Highlights Along the Highway
Along the way, drivers enjoy sites of the Uncompahgre Gorge, Idarado Mine, Animas River, San Juan National Forest, Haviland Lake, Elektra Lake, Twilight Peak, Red Mountain Pass, and more "million-dollar" views that make up the American West. Those interested in history will enjoy early mining towns and structures.
Plus, the historic towns of Ouray and Silverton offer visitors lodging, dining, shopping and a variety of outdoor fun and activities.
We have driven the Million Dollar Highway multiples times, and it is always a thrill. The driving excitement and beautiful vistas are incredible ... highly recommended!
|Switchback along the Million Dollar Highway, U.S. 550 in Colorado, on a clear summer day|
Driving on the Million Dollar Highway
Sign along U.S. Highway 550 in Colorado ... the Million Dollar Highway
The Million Dollar Highway features several hairpin turns and narrow lanes that are cut directly into the sides of the mountains. It winds and weaves through the mountains and gorges, clinging to tight curves that offer breath-taking views.
The stretch through the Uncompahgre Gorge is particularly challenging and potentially hazardous to drive, and is characterized by steep cliffs, narrow lanes, and a lack of guardrails. The ascent of Red Mountain Pass is marked with a number of hairpin "S" curves used to gain elevation, and again, narrow lanes for traffic, many cut directly into the sides of mountains.

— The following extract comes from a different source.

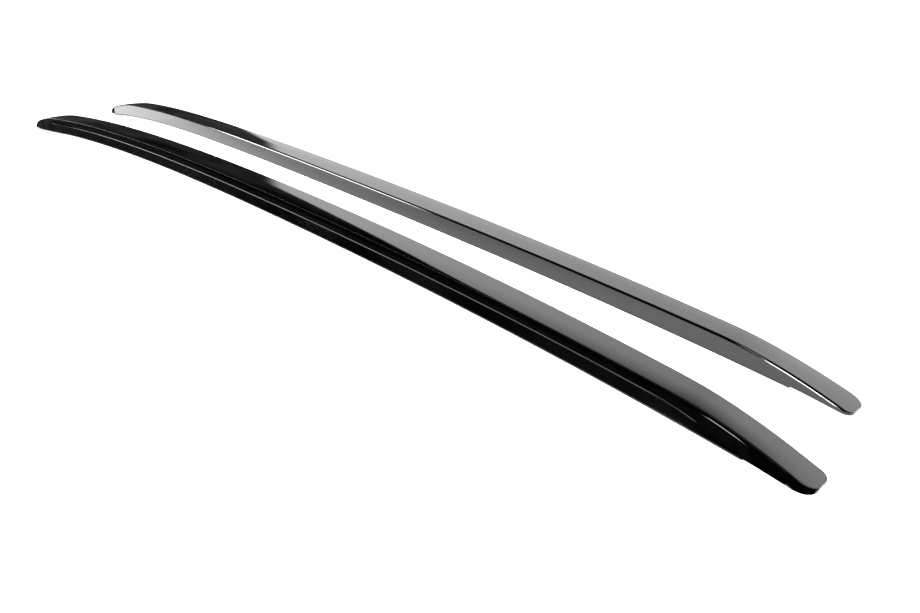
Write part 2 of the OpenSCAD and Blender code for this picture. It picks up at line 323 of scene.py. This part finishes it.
def bending_tree():
    tree = bpy.data.node_groups.new("Stretch bend", "GeometryNodeTree")
    face = tree.interface
    face.new_socket("Geometry", in_out="INPUT", socket_type="NodeSocketGeometry")
    for label in ("Half length", "Arch rise", "Arch lean", "Arch fill", "End sweep",
                  "Toe in", "Ahead", "Aside"):
        face.new_socket(label, in_out="INPUT", socket_type="NodeSocketFloat")
    for label in ("Outside coat", "Hollow coat"):
        face.new_socket(label, in_out="INPUT", socket_type="NodeSocketMaterial")
    face.new_socket("Geometry", in_out="OUTPUT", socket_type="NodeSocketGeometry")
    given = tree.nodes.new("NodeGroupInput")
    put = tree.nodes.new("NodeGroupOutput")

    def work(operation, a, b):
        return sum_node(tree, operation, a, b)

    place = tree.nodes.new("GeometryNodeInputPosition")
    split = tree.nodes.new("ShaderNodeSeparateXYZ")
    tree.links.new(place.outputs[0], split.inputs[0])
    along = work("DIVIDE", split.outputs["X"], given.outputs["Half length"])
    along_2 = work("MULTIPLY", along, along)
    leaning = work("MULTIPLY", given.outputs["Arch lean"], along)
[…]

Avalanches, heavy snowfalls and landslides can occur anytime and can sometimes block some sections of the road, being extremely dangerous due to frequent patches of ice.
The 11,018ft Red Mountain Pass is particularly dangerous on its north side, facing Ouray, with its 8% grade, switchbacks, winding curves, minimal shoulders and guardrails, avalanche slide areas and steep drop-offs. The pass is the separation point between the Uncompahgre River and Las Animas River watersheds. Gold ore wagons first crossed here in 1878. Guardrails are not used in many areas, as snowplows need to push the huge accumulations of snow and ice over the side of the highway.

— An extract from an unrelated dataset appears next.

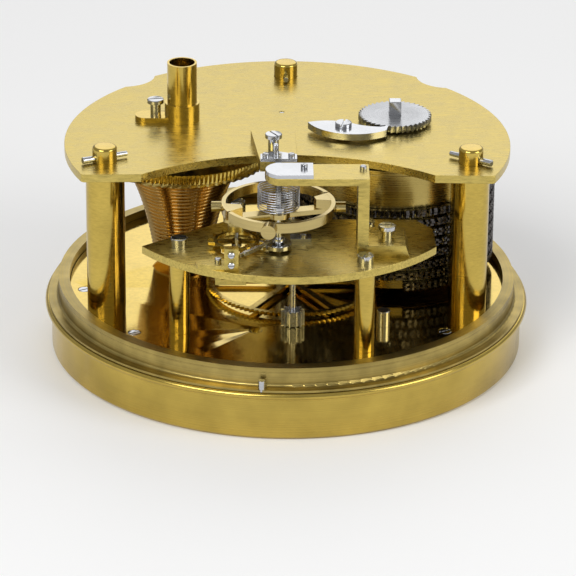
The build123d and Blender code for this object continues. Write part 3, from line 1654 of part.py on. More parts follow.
# All slotted screws of the frame
click_screw_level = click_level + click_thickness + running_gap
with BuildPart() as steel_screws:
    for number, spot in enumerate(small_pillar_spots):
        with Locations(level(spot, lower_plate_top)):
            add(plate_screw(number * 50 + 20))
    with Locations(level(cock_foot_at, escape_cock_level + escape_cock_thickness)):
        add(plate_screw(40))
    with Locations(level(lug_screw_at, top_plate_top + tube_lug_thickness)):
        add(tall_screw(lug_screw_neck, tube_lug_thickness + top_plate_thickness, 10))
    with Locations(level(cock_screw_at, lower_plate_top + cock_foot_height)):
        add(tall_screw(cock_screw_neck, cock_foot_height + lower_plate_thickness, 0))
    with Locations(level(bracket_screw_at, bracket_top)):
        add(tall_screw(bracket_screw_neck, bracket_thickness + top_plate_thickness, 120))
    with Locations(level(click_pivot, click_screw_level)):
        add(
            screw(
                tall_screw_head_r,
                tall_screw_head,
                click_pivot_r,
                click_screw_level - top_plate_level,
                80,
            )
        )
    for spot in clamp_screw_spots:
        with Locations(level(spot, bracket_top + clamp_thickness)):
            add(small_screw(30))
    with Locations(level(end_plate_screw_at, cock_arm_top + end_plate_thickness)):
        add(small_screw(60))
    with Locations(level(cock_arm_screw_at, cock_arm_top)):
        add(small_screw(0))
    with Locations(level(fourth_cap_screw_at, lower_plate_top + fourth_cap_thickness)):
        add(small_screw(45))
    with Locations(level(detent_screw_at, lower_plate_top + detent_foot_thickness)):
        add(small_screw(20))
    for plane in detent_side_planes():
        with Locations(plane):
            add(small_screw(0))

# Motion work and up/down work under the pillar plate
with BuildPart() as motion_studs:
    for spot, end in (
        (dial_centre, minute_hand_level),
        (motion_idler_at, top_gear_level - stud_end),
        (minute_wheel_at, low_gear_level - stud_end),
        (reserve_idler_at, low_gear_level - stud_end),
        (reserve_at, seconds_hand_level),
    ):
        with BuildSketch(level(spot, edge_level)):
            Circle(stud_r)
        extrude(amount=end - edge_level)


def gear_with_pipe(centre, height, corners, pipe_r, pipe_end):
    """A gear under the pillar plate whose pipe reaches down to its hand."""
    with BuildPart() as made:
        with BuildSketch(level(centre, height)):
            with BuildLine():
                Polyline(*corners, close=True)
            make_face()
        extrude(amount=gear_thickness)
        with BuildSketch(level(centre, pipe_end)):
            Circle(pipe_r)
        extrude(amount=height - pipe_end)
    return made.part


def gear_on_stud(centre, height, corners, pinion_height, pinion_corners):
    """A gear and its pinion turning together on a stud."""
    with BuildPart() as made:
        with BuildSketch(level(centre, height)):
            with BuildLine():
                Polyline(*corners, close=True)
            make_face()
        extrude(amount=gear_thickness)
        with BuildSketch(level(centre, pinion_height)):
            with BuildLine():
                Polyline(*pinion_corners, close=True)
            make_face()
        extrude(amount=height - pinion_height)
    return made.part


with BuildPart() as motion_idler:
    with Locations(level(motion_idler_at, top_gear_level)):
        add(
            wheel(
                wheel_corners(motion_teeth, motion_module, motion_idler_phase),
                0,
                0,
                stud_r + running_gap,
                gear_thickness,
            )
        )

with BuildPart() as cannon_pipe:
    add(
        gear_with_pipe(
            dial_centre,
            top_gear_level,
            wheel_corners(motion_teeth, motion_module, cannon_gear_phase),
            cannon_pipe_r,
            minute_hand_level,
        )
    )
    with BuildSketch(level(dial_centre, middle_gear_level)):
        with BuildLine():
            Polyline(*leaf_corners(cannon_teeth, minute_module, cannon_phase), close=True)
        make_face()
    extrude(amount=top_gear_level - middle_gear_level)
    with BuildSketch(level(dial_centre, minute_hand_level)):
        Circle(stud_r + running_gap)
    extrude(amount=edge_level - minute_hand_level, mode=Mode.SUBTRACT)

with BuildPart() as minute_wheel:
    add(
        gear_on_stud(
            minute_wheel_at,
            middle_gear_level,
            wheel_corners(minute_teeth, minute_module, minute_phase),
            low_gear_level,
            leaf_corners(minute_pinion_teeth, hour_module, minute_pinion_phase),
        )
    )
    with BuildSketch(level(minute_wheel_at, low_gear_level)):
        Circle(stud_r + running_gap)
    extrude(amount=edge_level - low_gear_level, mode=Mode.SUBTRACT)

with BuildPart() as hour_wheel:
    add(
        gear_with_pipe(
            dial_centre,
            low_gear_level,
            wheel_corners(hour_teeth, hour_module, hour_phase),
            hour_pipe_r,
            hour_hand_level,
        )
    )
    with BuildSketch(level(dial_centre, hour_hand_level)):
        Circle(cannon_pipe_r + running_gap)
    extrude(amount=edge_level - hour_hand_level, mode=Mode.SUBTRACT)

with BuildPart() as reserve_idler:
    add(
        gear_on_stud(
            reserve_idler_at,
            middle_gear_level,
            wheel_corners(reserve_idler_teeth, reserve_module, reserve_idler_phase),
            low_gear_level,
            leaf_corners(
                reserve_idler_pinion_teeth, reserve_wheel_module, reserve_idler_pinion_phase
            ),
        )
    )
    with BuildSketch(level(reserve_idler_at, low_gear_level)):
        Circle(stud_r + running_gap)
    extrude(amount=edge_level - low_gear_level, mode=Mode.SUBTRACT)

with BuildPart() as reserve_wheel:
    add(
        gear_with_pipe(
            reserve_at,
            low_gear_level,
            wheel_corners(reserve_teeth, reserve_wheel_module, reserve_phase),
            reserve_pipe_r,
            seconds_hand_level,
        )
    )
    with BuildSketch(level(reserve_at, seconds_hand_level)):
        Circle(stud_r + running_gap)
    extrude(amount=edge_level - seconds_hand_level, mode=Mode.SUBTRACT)

# Dial with its feet, and the four hands
with BuildPart() as dial:
    with BuildSketch(Plane.XY.offset(dial_level)):
        Circle(dial_r)
        with Locations(dial_centre):
            Circle(hour_pipe_r + pass_gap, mode=Mode.SUBTRACT)
        with Locations(fourth_at, reserve_at):
            Circle(reserve_pipe_r + pass_gap, mode=Mode.SUBTRACT)
    extrude(amount=dial_thickness)
    with BuildSketch(Plane.XY.offset(dial_level + dial_thickness)):
        with Locations(*dial_foot_spots):
            Circle(dial_foot_r)
    extrude(amount=edge_level + dial_foot_grip - dial_level - dial_thickness)

with BuildPart() as minute_hand:
    with Locations(level(dial_centre, minute_hand_level)):
        add(
            hand(
                hand_hub_r,
                cannon_pipe_r + fit_gap,
                minute_hand_length,
                hand_width,
                hand_tip_width,
                hand_tail,
            )
        )

with BuildPart() as hour_hand:
    with Locations(level(dial_centre, hour_hand_level)):
        add(
            hand(
                hand_hub_r,
                hour_pipe_r + fit_gap,
                hour_hand_length,
                hand_width,
                hand_tip_width,
                hand_tail,
            )
        )

with BuildPart() as seconds_hand:
    with Locations(level(fourth_at, seconds_hand_level)):
        add(
            hand(
                small_hand_hub_r,
                fourth_foot_r + fit_gap,
                seconds_hand_length,
                small_hand_width,
                small_hand_tip_width,
                small_hand_tail,
            )
        )

with BuildPart() as reserve_hand:
    with Locations(level(reserve_at, seconds_hand_level)):
        add(
            hand(
                small_hand_hub_r,
                reserve_pipe_r + fit_gap,
                reserve_hand_length,
                small_hand_width,
                small_hand_tip_width,
                small_hand_tail,
            )
        )

# Every piece is named and written to its own file
pieces = {
    "bezel": bezel,
    "bezel_glass": bezel_glass,
    "brass_edge": brass_edge,
    "pillar_plate": pillar_plate,
    "edge_screws": edge_screws,
    "stop_post": stop_post,
    "large_pillars": large_pillars,
    "frame_pins": frame_pins,
    "top_plate": top_plate,
    "lower_plate": lower_plate,
    "small_pillars": small_pillars,
    "winding_tube": winding_tube,
    "fusee": fusee,
    "fusee_arbor": fusee_arbor,
    "great_wheel": great_wheel,
    "maintaining_ratchet": maintaining_ratchet,
    "barrel": barrel,
    "barrel_cover": barrel_cover,
    "barrel_arbor": barrel_arbor,
    "mainspring": mainspring,
    "chain_coils": chain_coils,
    "chain_run": chain_run,
    "ratchet_wheel": ratchet_wheel,
    "click": click,
    "centre_arbor": centre_arbor,
    "centre_wheel": centre_wheel,
    "third_arbor": third_arbor,
    "third_wheel": third_wheel,
    "fourth_arbor": fourth_arbor,
    "fourth_wheel": fourth_wheel,
    "escape_arbor": escape_arbor,
    "escape_wheel": escape_wheel,
    "escape_cock": escape_cock,
    "escape_under_cock": escape_under_cock,
    "detent": detent,
    "detent_bracket": detent_bracket,
    "balance_rim": balance_rim,
    "balance_weights": balance_weights,
    "balance_staff": balance_staff,
    "balance_spring": balance_spring,
    "balance_jewels": balance_jewels,
    "balance_cock": balance_cock,
    "end_plates": end_plates,
    "stud_bracket": stud_bracket,
    "stud_clamp": stud_clamp,
    "spring_stud": spring_stud,
    "steel_screws": steel_screws,
    "motion_studs": motion_studs,
    "motion_idler": motion_idler,
    "cannon_pipe": cannon_pipe,
    "minute_wheel": minute_wheel,
    "hour_wheel": hour_wheel,
    "reserve_idler": reserve_idler,
    "reserve_wheel": reserve_wheel,
    "dial": dial,
    "minute_hand": minute_hand,
    "hour_hand": hour_hand,
    "seconds_hand": seconds_hand,
    "reserve_hand": reserve_hand,
}
for name, piece in pieces.items():
    piece.part.label = name
    export_step(piece.part, f"parts/{name}.step")
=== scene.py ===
"""Looks of the chronometer movement: finishes, chain, grooves, spring, dial and stage."""
import json
import math

import bmesh
import bpy
from mathutils import Matrix, Vector


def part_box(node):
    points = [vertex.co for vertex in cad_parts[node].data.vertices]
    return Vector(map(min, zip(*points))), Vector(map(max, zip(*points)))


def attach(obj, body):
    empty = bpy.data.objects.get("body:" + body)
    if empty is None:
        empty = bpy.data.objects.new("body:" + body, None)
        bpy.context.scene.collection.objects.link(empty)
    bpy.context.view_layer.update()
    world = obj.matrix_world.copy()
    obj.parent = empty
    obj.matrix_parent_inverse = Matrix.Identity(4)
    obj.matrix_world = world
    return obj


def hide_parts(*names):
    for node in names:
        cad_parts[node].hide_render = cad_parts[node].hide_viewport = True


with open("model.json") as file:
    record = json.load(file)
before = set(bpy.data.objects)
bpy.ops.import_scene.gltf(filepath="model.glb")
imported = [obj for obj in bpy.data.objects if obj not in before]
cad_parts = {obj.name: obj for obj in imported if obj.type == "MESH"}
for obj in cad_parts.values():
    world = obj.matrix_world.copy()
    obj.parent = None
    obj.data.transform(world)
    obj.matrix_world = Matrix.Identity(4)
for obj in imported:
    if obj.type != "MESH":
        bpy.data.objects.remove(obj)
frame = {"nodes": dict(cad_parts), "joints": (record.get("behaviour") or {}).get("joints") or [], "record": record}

bl_info = {
    "name": "Chronometer movement looks",
    "version": (1, 0, 0),
    "blender": (4, 5, 0),
    "location": "View3D > Sidebar > Movement",
    "description": "Finishes the packed chronometer movement and sets its stage",
    "category": "Object",
}

MM = 0.001
SMOOTH_CREASE = math.radians(32)
TOOTH_CREASE = math.radians(14)
GROOVE_CREASE = math.radians(40)
WIRE_CREASE = math.radians(50)
FLAT_LIMIT = math.radians(0.3)
MERGE_GAP = MM / 1000

# Chain
PLATE_END_STEPS = 6
WAIST_SHARE = 0.33
RIVET_STEPS = 8
RIVET_CROWN = 0.45
RIVET_SHOULDER = 0.93
RIVET_SHARE = 0.2
RIVET_PROUD = 1.04
LAYER_SHARE = 1 / 3.2
INNER_SHARE = 0.9
COIL_TURNS = 7.5
COIL_STEPS = 120
COIL_END = 0.95 * MM
COIL_CLEARANCE = 0.03 * MM

# Fusee
FUSEE_BORE = 3.03 * MM
FUSEE_RIM = 0.4 * MM
FUSEE_STEPS = 96
GROOVE_SAMPLES = 8
GROOVE_SHARPNESS = 1.6

# Dial
NUMERALS = ("XII", "I", "II", "III", "IIII", "V", "VI", "VII", "VIII", "IX", "X", "XI")
NUMERAL_CIRCLE = 40.5 * MM
NUMERAL_SIZE = 9.0 * MM
MINUTE_RING = (47.4 * MM, 50.4 * MM)
SMALL_RING = (11.2 * MM, 12.4 * MM)
SECOND_CIRCLE = 9.2 * MM
SECOND_SIZE = 2.6 * MM
MARK_PROUD = 0.02 * MM
STRONG_MARK = 0.22 * MM
FINE_MARK = 0.09 * MM
STRONG_MARK_REACH = 0.8 * MM
NODES = frame["nodes"]
NODE_BODY = {
    node: body
    for body, members in frame["record"]["behaviour"]["bodies"].items()
    for node in members
}
JOINT_AT = {
    joint["name"]: Vector(joint["pos_m"]) for joint in frame["joints"] if "pos_m" in joint
}
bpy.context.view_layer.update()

FUSEE_AT = JOINT_AT["fusee_winding"]
BARREL_AT = JOINT_AT["barrel_turn"]
BALANCE_AT = JOINT_AT["balance_swing"]
SECONDS_AT = JOINT_AT["seconds_turn"]
RESERVE_AT = JOINT_AT["reserve_turn"]
MIDDLE = Vector((0, 0, 0))


def low(node):
    """Lowest corner of a node of the frame."""
    return Vector(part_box(node)[0])


def high(node):
    """Highest corner of a node of the frame."""
    return Vector(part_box(node)[1])


def polar(centre, angle, radius, height=0.0):
    """A point at an angle in radians and a radius round a centre."""
    return Vector(
        (centre.x + radius * math.cos(angle), centre.y + radius * math.sin(angle), height)
    )


# Meshes


def place(name, mesh, body, *replaced):
    """Puts a mesh that has its finishes on its body, in place of its nodes."""
    piece = linked(name, mesh)
    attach(piece, body)
    if replaced:
        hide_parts(*replaced)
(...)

Three main peaks are located at Red Mountain Pass, identified as Red Mountain 1, 2, and 3. These peaks get their color from rich deposits of iron oxide laden rock. In the fall they provide a stunning collage of bright colors.
Near Red Mountain Pass is Black Bear Road, a sometimes treacherous route, which heads west and ends at Telluride.
Take your time and go slow; these roads are tricky and it's a long way down steep slopes! There are a number of turns around mountains that you'll need to take at 10 mph.
Make sure that you check the weather forecast before you go. Beware that the roads can sometimes close down at the last minute due to treacherous weather or rock slides, so make sure that your trip plans are flexible. Be on the lookout for snow plows and other equipment during snowy weather.
For current road conditions and cams, visit the website of the Colorado Department of Transportation.
|Scenes along U.S. Highway 550 between Ouray and Silverton, on the Million Dollar Highway|
Scenes Along the Highway in the Autumn
|Fall color around a lake near the Million Dollar Highway|
|Scene in the Red Mountains at peak fall color|
Winter Travel on the Million Dollar Highway
The road is kept open year-round. Summer temperatures can range from highs between 70–90 °F (21–32 °C) at the ends of the highway to 50–70 °F (10–21 °C) in the mountain passes.
The snow season starts in October, and snow will often close the road in winter. Chains may be required to drive.
|Switchback in winter along the Million Dollar Highway in Colorado|
|Snow shed along the Million Dollar Highway in winter|
|An icy stretch of the Million Dollar Highway|
Signs Along the Highway
Ouray: The Switzerland of America
|Historic Colorado Mining Country
Some call the mountain town of Ouray the Switzerland of America, as it’s situated in a river valley at nearly 8,000 feet, surrounded by the snow-capped San Juan Mountains.
Also known as the “Outdoor Recreation Capitol of Colorado,” the area is the perfect basecamp for explorations in southwest Colorado. It has kept much of its turn-of-the-century charm, and is registered as Historic District.
Aerial view of Ouray, Colorado
|The historic Wright Opera House in Ouray
Silverton is a National Historic Landmark, home to Animas Forks and the Alpine Loop, and the summer destination for the Durango & Silverton Narrow Gauge Railroad train ride.
With the Weminuche Wilderness close by, Silverton is a recreational paradise in Winter for snowmobiling, skiing, sledding, ice skating, ice climbing, and ice fishing. In Summer, visitors to the area enjoy rafting, backcountry touring, Jeeping (Jeep rentals and Jeep tours are available), ATV and OHV riding, fishing, hiking, biking, rafting, horseback riding, hunting, and camping.
Silverton ... established 1874
|Welcome to Silverton ... a Victorian Mining Town
|Old, red trucks at rest in Silverton|
Aerial view of Silverton, Colorado
|The Bent Elbow and neighbors in Silverton
A Bit Further South on U.S. 550: Durango
Durango lies about 48 miles south of Silverton on U.S. 550, at its intersection with U.S. 160, at an altitude of 6,512ft above sea level. Main Avenue is a Nationally Registered Historic District through downtown Durango and is home to galleries, boutiques, restaurants, bars, and other businesses. A variety of hotel and lodging options are available.
Durango is known worldwide for the Durango & Silverton Narrow Gauge Railroad, a heritage railroad that operates what was the Denver & Rio Grande Western's Branchline to the historic mining town of Silverton, Colorado. It continues to use historic D&RGW steam locomotives and other historic rail equipment.